What you will do ▸ Restate the entries word for word, omitting nothing.

═════ Record excerpts ═════

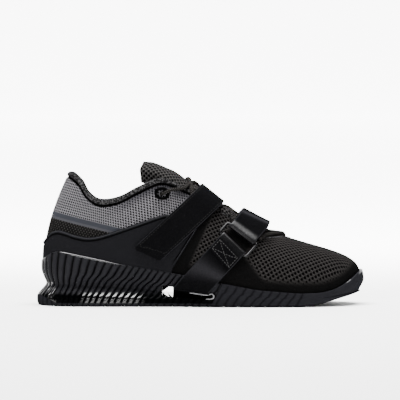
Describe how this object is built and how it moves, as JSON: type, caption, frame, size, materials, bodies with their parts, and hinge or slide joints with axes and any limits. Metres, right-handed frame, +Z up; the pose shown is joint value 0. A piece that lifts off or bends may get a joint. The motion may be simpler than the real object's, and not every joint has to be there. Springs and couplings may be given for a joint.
{
  "type": "weightlifting shoe",
  "caption": "Low weightlifting shoe for the right foot, with a raised ribbed heel, knitted upper, wrapped heel cage, laces and two straps.",
  "frame": {"origin": "on the floor, under the centre of the heel", "axes": "+X from heel to toe, +Y to the medial side, +Z up"},
  "size_m": [0.2958, 0.1057, 0.1265],
  "materials": {
    "rubber": "matte moulded rubber",
    "gloss_heel": "gloss moulded plastic",
    "knit": "knitted, with holes",
    "cage_film": "satin film",
    "insole_cloth": "brushed cloth",
    "strap_leather": "satin synthetic leather, stitched",
    "lace_cord": "braided cord",
    "ring_wire": "gloss black"
  },
  "bodies": {
    "root": {"outsole": "rubber", "heel_block": "gloss_heel", "upper": "knit", "tongue": "knit", "cage": "cage_film", "insole": "insole_cloth", "laces": "lace_cord", "eyelet_lateral": "lace_cord", "eyelet_medial": "lace_cord", "instep_strap": "strap_leather", "strap_anchor": "strap_leather", "ball_strap": "strap_leather", "ring": "ring_wire"}
  },
  "joints": []
}
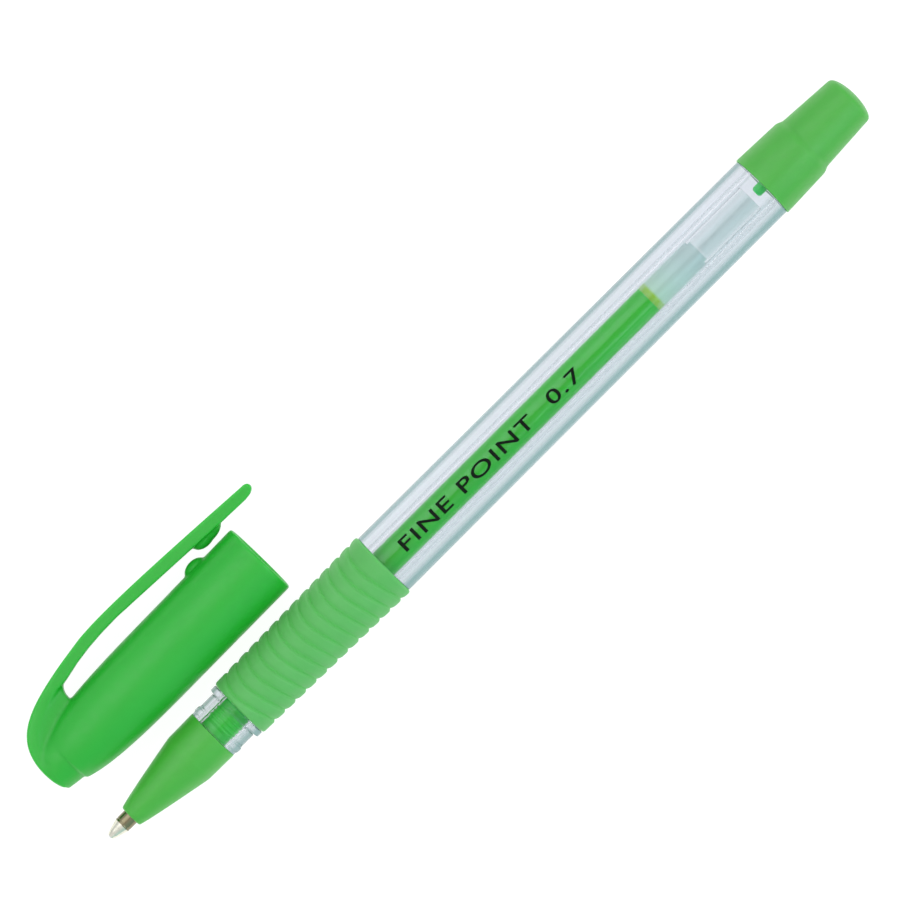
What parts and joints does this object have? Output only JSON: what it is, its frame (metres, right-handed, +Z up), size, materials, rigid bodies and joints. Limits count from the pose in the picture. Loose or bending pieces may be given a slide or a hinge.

═════

The output ▸
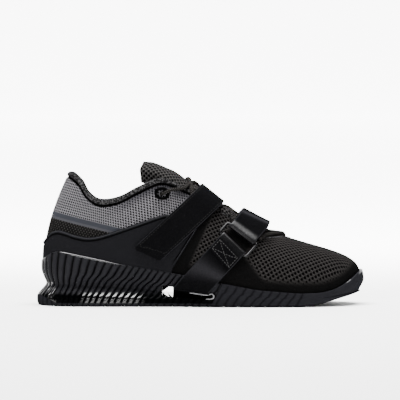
Describe how this object is built and how it moves, as JSON: type, caption, frame, size, materials, bodies with their parts, and hinge or slide joints with axes and any limits. Metres, right-handed frame, +Z up; the pose shown is joint value 0. A piece that lifts off or bends may get a joint. The motion may be simpler than the real object's, and not every joint has to be there. Springs and couplings may be given for a joint.
{
  "type": "weightlifting shoe",
  "caption": "Low weightlifting shoe for the right foot, with a raised ribbed heel, knitted upper, wrapped heel cage, laces and two straps.",
  "frame": {"origin": "on the floor, under the centre of the heel", "axes": "+X from heel to toe, +Y to the medial side, +Z up"},
  "size_m": [0.2958, 0.1057, 0.1265],
  "materials": {
    "rubber": "matte moulded rubber",
    "gloss_heel": "gloss moulded plastic",
    "knit": "knitted, with holes",
    "cage_film": "satin film",
    "insole_cloth": "brushed cloth",
    "strap_leather": "satin synthetic leather, stitched",
    "lace_cord": "braided cord",
    "ring_wire": "gloss black"
  },
  "bodies": {
    "root": {"outsole": "rubber", "heel_block": "gloss_heel", "upper": "knit", "tongue": "knit", "cage": "cage_film", "insole": "insole_cloth", "laces": "lace_cord", "eyelet_lateral": "lace_cord", "eyelet_medial": "lace_cord", "instep_strap": "strap_leather", "strap_anchor": "strap_leather", "ball_strap": "strap_leather", "ring": "ring_wire"}
  },
  "joints": []
}
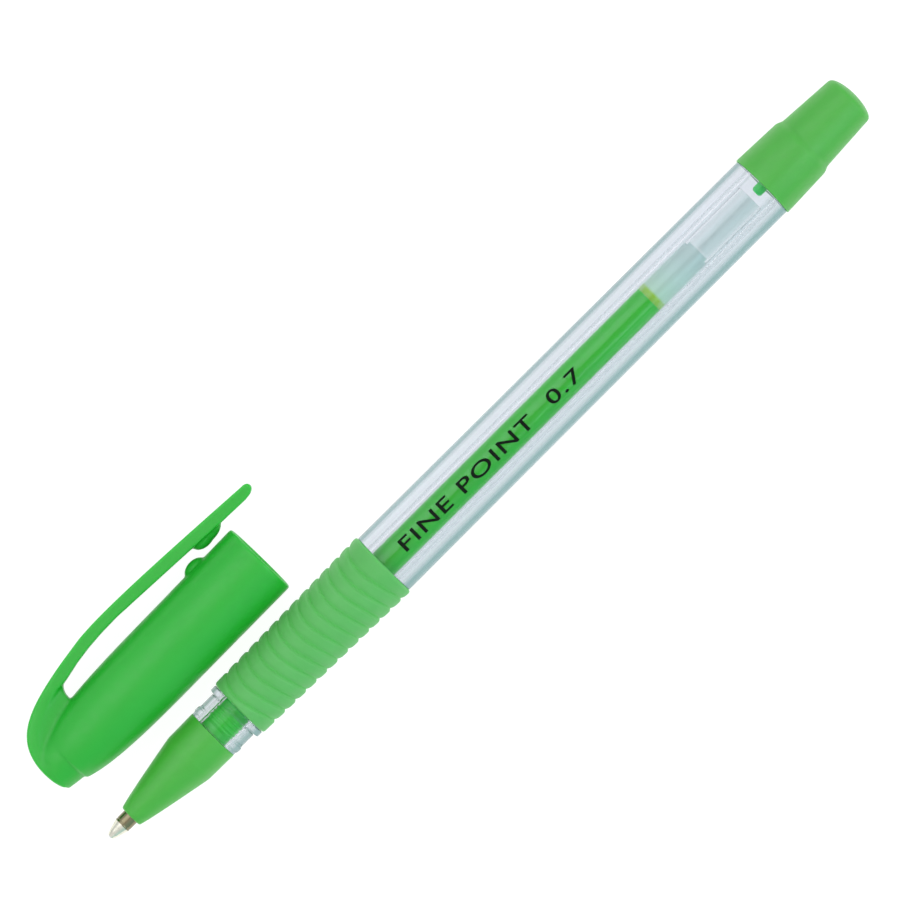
What parts and joints does this object have? Output only JSON: what it is, its frame (metres, right-handed, +Z up), size, materials, rigid bodies and joints. Limits count from the pose in the picture. Loose or bending pieces may be given a slide or a hinge.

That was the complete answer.